Крестьянин Леонтий Автономович Травин, или, как было принято писать в то время, Леонтий Автономов сын Травин – один из первых русских мемуаристов, вышедших из крепостной среды, – вспоминал, как негодовали государственные крестьяне, когда им объявляли, что они теперь помещичьи. Бывали даже бунты. Травин пишет о временах правления императрицы Анны Иоанновны: «…в 1744 году крестьяне Велейской вотчины взбунтовались, назвав себя дворцовыми, отреклись подвластными быть господину». «Смятение» продолжалось более восьми месяцев и в конце концов было жестоко подавлено: для усмирения крестьян «прислан был подполковник Алексей Гордеевич Головин с командою военного триста сорок человек, но и против такой власти крестьяне имели сопротивление, почему в Граенской волости, при деревне Серебренникове, будучи во многочисленном собрании, отважились по солдатскому фрунту стрелять и застрелили одного солдата, да двух ранили, их же застрелено двенадцать да ранено пять человек; напоследок, по покорении их, наказаны кнутом сто тридцать три, да плетьми более четырехсот человек».
После Петра, в течение еще почти сотни лет, положение крестьян лишь ухудшалось. Они полностью лишились свободы и стали видом частной собственности, не имея даже права распорядиться собственным телом.

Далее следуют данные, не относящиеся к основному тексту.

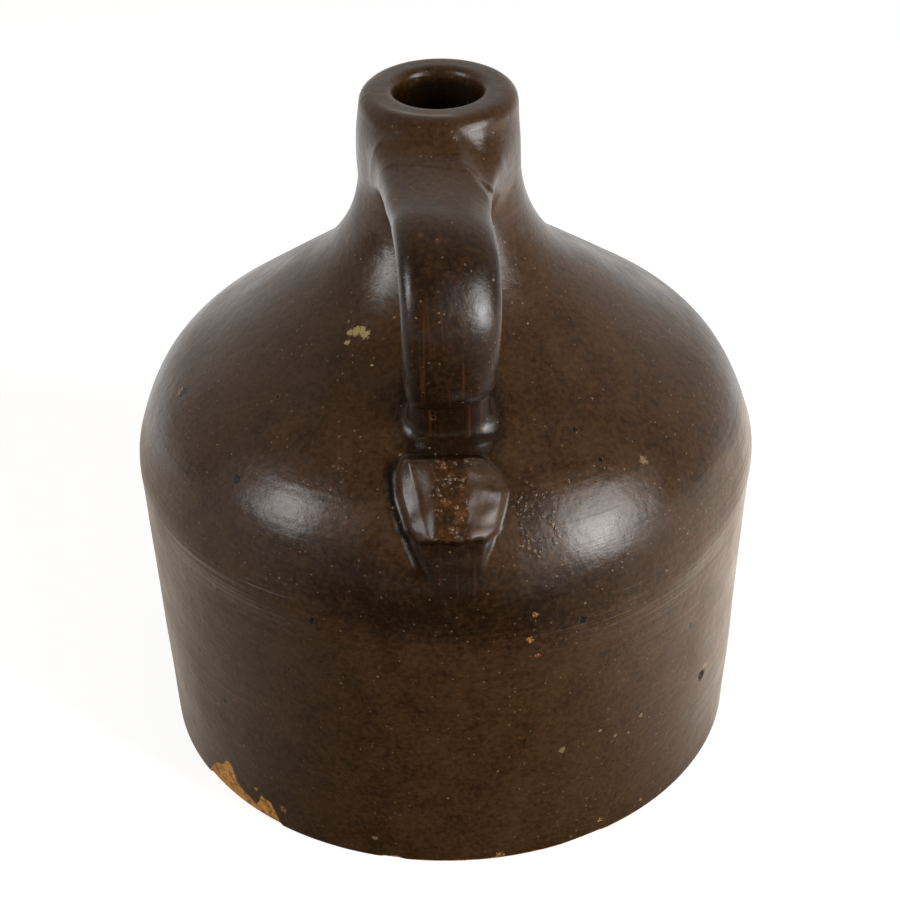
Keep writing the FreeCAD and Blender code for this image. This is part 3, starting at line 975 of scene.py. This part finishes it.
    shine = total(ramp(noise(place, 40.0, 4.0, 0.65), 0.3, 0.75, glaze.roughness - 0.07,
                       glaze.roughness + 0.10),
                  times(clay, 0.45), times(pale, 0.10), times(marks["scuff"], 0.4))
    return nodes.led_out(nodes.add("ShaderNodeBsdfPrincipled", {
        "Base Color": base, "Roughness": shine, "Normal": bump.outputs["Normal"],
        "Specular IOR Level": 0.28, "IOR": 1.5, "Coat Weight": 0.22, "Coat Roughness": 0.22,
        "Coat IOR": 1.4}))


# --- operators ----------------------------------------------------------------

def finished(piece, material):
    """Give a piece its glaze and hang it on the jug."""
    piece.data.materials.append(material)
    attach(piece, "root")


class JUG_OT_body(bpy.types.Operator):
    """Turn the body with its hollow, the pressed tail and the worn foot"""
    bl_idname = "jug.body"
    bl_label = "Body"

    def execute(self, context):
        scene = context.scene
        body, strap = scene.jug_body, scene.jug_strap
        points, looks = body_points(body, strap, scene.jug_tail, scene.jug_stage.seed)
        points = flowed(points, blend_reach(strap, points), to_body(body), to_strap(body, strap))
        x, y, up = np.moveaxis(points, -1, 0)
        around = np.arctan2(x, -y)
        looks["thrown"] = (0.55 + 1.1 * hump(up, ridge_height(body, around), 0.030)
                           + patches(around, up, RING_PLACES))
        # painted shade in the throat under the loop, round the landing
        at_landing = eased((0.020 - np.hypot(x, y + strap.landing_radius)) / 0.008)
        looks["thick"] = np.maximum(looks["thick"], np.where(up > 0.12, at_landing, 0.0))
        piece = shell("jug_body", points, looks)
        finished(piece, glaze_material(scene.jug_glaze, body))
        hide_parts("jug")
        return {"FINISHED"}


class JUG_OT_strap(bpy.types.Operator):
    """Pull the strap handle from the neck to its landing"""
    bl_idname = "jug.strap"
    bl_label = "Strap"

    def execute(self, context):
        scene = context.scene
        body, strap = scene.jug_body, scene.jug_strap
        sections = strap_sections(body, strap, STRAP_ROWS)
        points = strap_points(body, strap, sections)
        points = flowed(points, blend_reach(strap, points), to_strap(body, strap), to_body(body))
        run = sections["run"][:, None] / sections["run"][-1]
        looks = dict.fromkeys(("grit", "bare", "rusty", "pale", "thrown"), 0.0)
        # painted shade and painted dark reflection: the strap darkens from the loop's front down to
        # its landing
        looks["thick"] = 0.75 * eased((run - 0.30) / 0.25) + 0.25 * eased((run - 0.75) / 0.1)
        looks["streak"] = eased((run - 0.45) / 0.2)
        finished(shell("jug_strap", points, looks), bpy.data.materials["jug glaze"])
        return {"FINISHED"}


def sheet(name, half, front, back, height, material):
    """A level rectangle of the stage, from front to back along Y."""
    mesh = bpy.data.meshes.new(name)
    mesh.from_pydata([(-half, front, height), (half, front, height), (half, back, height),
                      (-half, back, height)], [], [(0, 1, 2, 3)])
    mesh.materials.append(material)
    piece = bpy.data.objects.new(name, mesh)
    bpy.context.scene.collection.objects.link(piece)
    return piece


def softbox(name, azimuth, elevation, distance, width, height, radiance, shape="RECTANGLE"):
    """A lamp aimed at the middle of the jug; azimuth runs from -Y towards +X in degrees.

    Its power is radiance times area times pi.
    """
    data = bpy.data.lights.new(name, "AREA")
    data.shape, data.size, data.size_y = shape, width, height
    data.energy = radiance * width * height * math.pi
    around, above = math.radians(azimuth), math.radians(elevation)
    toward = Vector((math.sin(around) * math.cos(above), -math.cos(around) * math.cos(above),
                     math.sin(above)))
    lamp = bpy.data.objects.new(name, data)
    lamp.location = Vector(LAMP_AIM) + toward * distance
    lamp.rotation_euler = toward.to_track_quat("Z", "Y").to_euler()
    bpy.context.scene.collection.objects.link(lamp)


class JUG_OT_stage(bpy.types.Operator):
    """Set up floor, lamps, surrounding light and camera"""
    bl_idname = "jug.stage"
    bl_label = "Stage"

    def execute(self, context):
        scene = context.scene
        stage = scene.jug_stage
        sheet("floor", FLOOR_REACH, -FLOOR_REACH, FLOOR_REACH, 0.0, floor_material(stage))
        card = sheet("dark_card", CARD_HALF, CARD_FRONT, stage.card_edge, CARD_HEIGHT,
                     card_material())
        card.visible_camera = card.visible_diffuse = card.visible_shadow = False

        softbox("right lamp", 55.0, 17.0, 1.2, 0.6, 1.0, stage.lamp * 0.8, "ELLIPSE")
        softbox("right core", 49.0, 13.0, 1.15, 0.26, 0.34, stage.lamp * 1.3, "ELLIPSE")
        softbox("left lamp", -63.0, 28.0, 1.2, 0.35, 0.5, stage.lamp * 1.35)

        scene.world = sky_world(stage)
        scene.view_settings.view_transform = "Standard"

        lens = bpy.data.cameras.new("camera")
        lens.lens, lens.sensor_width = stage.lens, 36.0
        camera = bpy.data.objects.new("camera", lens)
        turned = Matrix.Rotation(stage.turn, 3, "Z")
        place, aim = turned @ Vector(CAMERA_PLACE), turned @ Vector(CAMERA_AIM)
        forward = (aim - place).normalized()
        level = forward.cross(Vector((0, 0, 1))).normalized()
        above = level.cross(forward)
        cos, sin = math.cos(stage.roll), math.sin(stage.roll)
        right, top = level * cos + above * sin, above * cos - level * sin
        turn = Matrix((right, top, -forward)).transposed().to_4x4()
        camera.matrix_world = Matrix.Translation(place) @ turn
        scene.collection.objects.link(camera)
        scene.camera = camera
        return {"FINISHED"}


def sky_world(stage):
    """Even light from all round, brighter from above; mirrored, it is dark in front.

    The mirrored part rises from front to back, as it does in front of a dark room with a
    white backdrop behind.
    """
    nodes = Nodes(bpy.data.worlds.new("surroundings"))
    split = nodes.add("ShaderNodeSeparateXYZ", {
        0: nodes.add("ShaderNodeTexCoord").outputs["Generated"]})

    def grade(axis, low, high, from_value, to_value):
        """A value that changes evenly with the direction's share of an axis."""
        return nodes.add("ShaderNodeMapRange", {
            "Value": split.outputs[axis], "From Min": low, "From Max": high,
            "To Min": from_value, "To Max": to_value}).outputs[0]

    strength = nodes.add("ShaderNodeMix", {
        "Factor": nodes.add("ShaderNodeLightPath").outputs["Is Glossy Ray"],
        2: grade("Z", 0.0, 1.0, 0.5 * stage.sky, 1.4 * stage.sky),
        3: grade("Y", -0.15, 0.75, 0.02, 0.75)}).outputs[0]
    return nodes.led_out(nodes.add("ShaderNodeBackground", {
        "Color": (1.0, 0.95, 0.90, 1.0), "Strength": strength}), "ShaderNodeOutputWorld")


def floor_material(stage):
    """Pale floor, white to the camera and in reflections, with its shadow kept."""
    nodes = Nodes(bpy.data.materials.new("floor"))
    dull = nodes.add("ShaderNodeBsdfPrincipled", {
        "Base Color": rgba([FLOOR_SHADE * part for part in stage.backdrop]), "Roughness": 0.9,
        "Specular IOR Level": 0.0})
    path = nodes.add("ShaderNodeLightPath").outputs
    seen = nodes.math("MAXIMUM", path["Is Camera Ray"], nodes.math(
        "MAXIMUM", path["Is Glossy Ray"], path["Is Transmission Ray"]))
    glow = nodes.add("ShaderNodeEmission", {
        "Color": rgba(stage.backdrop), "Strength": nodes.times(seen, FLOOR_GLOW)})
    return nodes.led_out(nodes.add("ShaderNodeAddShader", {0: dull.outputs[0],
                                                           1: glow.outputs[0]}))


def card_material():
    """Card round the jug's foot, seen only in reflections: black in front, pale at the sides.

    Its brightness rises with the angle from the front, and more on the right.
    """
    nodes = Nodes(bpy.data.materials.new("card"))
    split = nodes.add("ShaderNodeSeparateXYZ", {
        0: nodes.add("ShaderNodeTexCoord").outputs["Object"]}).outputs
    angle = nodes.math("ARCTAN2", nodes.math("ABSOLUTE", split["X"]),
                       nodes.math("MULTIPLY", split["Y"], -1.0))
    return nodes.led_out(nodes.add("ShaderNodeEmission", {
        "Color": (1.0, 0.88, 0.76, 1.0),
        "Strength": nodes.times(nodes.ramp(angle, 0.15, 1.9, 0.02, 1.2),
                                nodes.ramp(split["X"], 0.0, 0.15, 0.60, 1.30))}))


class JUG_PT_panel(bpy.types.Panel):
    """Lists the pieces of the jug and their settings"""
    bl_idname = "JUG_PT_panel"
    bl_label = "Beehive jug"
    bl_space_type = "VIEW_3D"
    bl_region_type = "UI"
    bl_category = "Jug"

    def draw(self, context):
        layout = self.layout
        for step in OPERATORS:
            layout.operator(step.bl_idname)
        for name in SETTINGS:
            group = getattr(context.scene, name)
            box = layout.box()
            for key in group.__annotations__:
                box.prop(group, key)


OPERATORS = (JUG_OT_body, JUG_OT_strap, JUG_OT_stage)
SETTINGS = {
    "jug_body": JugBodySettings,
    "jug_strap": JugStrapSettings,
    "jug_tail": JugTailSettings,
    "jug_glaze": JugGlazeSettings,
    "jug_stage": JugStageSettings,
}


def register():
    """Register every class and hang the settings on the scene."""
    for group in (*SETTINGS.values(), *OPERATORS, JUG_PT_panel):
        bpy.utils.register_class(group)
    for name, group in SETTINGS.items():
        setattr(bpy.types.Scene, name, PointerProperty(type=group))


def unregister():
    """Undo register."""
    for name in SETTINGS:
        delattr(bpy.types.Scene, name)
    for group in reversed((*SETTINGS.values(), *OPERATORS, JUG_PT_panel)):
        bpy.utils.unregister_class(group)


def main():
    """Make the jug and its stage."""
    register()
    bpy.ops.jug.body()
    bpy.ops.jug.strap()
    bpy.ops.jug.stage()


if __name__ == "__main__":
    main()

Англичанин Скельтон, производивший в 1818 году осушительные работы на Охте, был поражен, когда один из рабочих, крепостной человек, обратился к нему с просьбой разрешить ему отлучиться к его барину, живущему за 80 миль от Петербурга, чтобы испросить позволение вырвать больной зуб. Оказалось, что без согласия своего господина крепостной не смел его удалить, так как это могло быть расценено как порча имущества: отсутствие определенного числа зубов у рекрута препятствовало сдаче его в солдаты. Скельтон отпускать крестьянина не стал, но на свой страх и риск разрешил ему вырвать зуб.
То, что крепостных за людей не считали, подчеркивал и указ 1741 года, запретивший крепостным приносить присягу верности новому правителю. Их считали более не за граждан, а именно за рабов. По замечанию выдающегося русского историка В.О. Ключевского, «закон всё более обезличивал крепостного, стирая с него последние признаки правоспособного лица».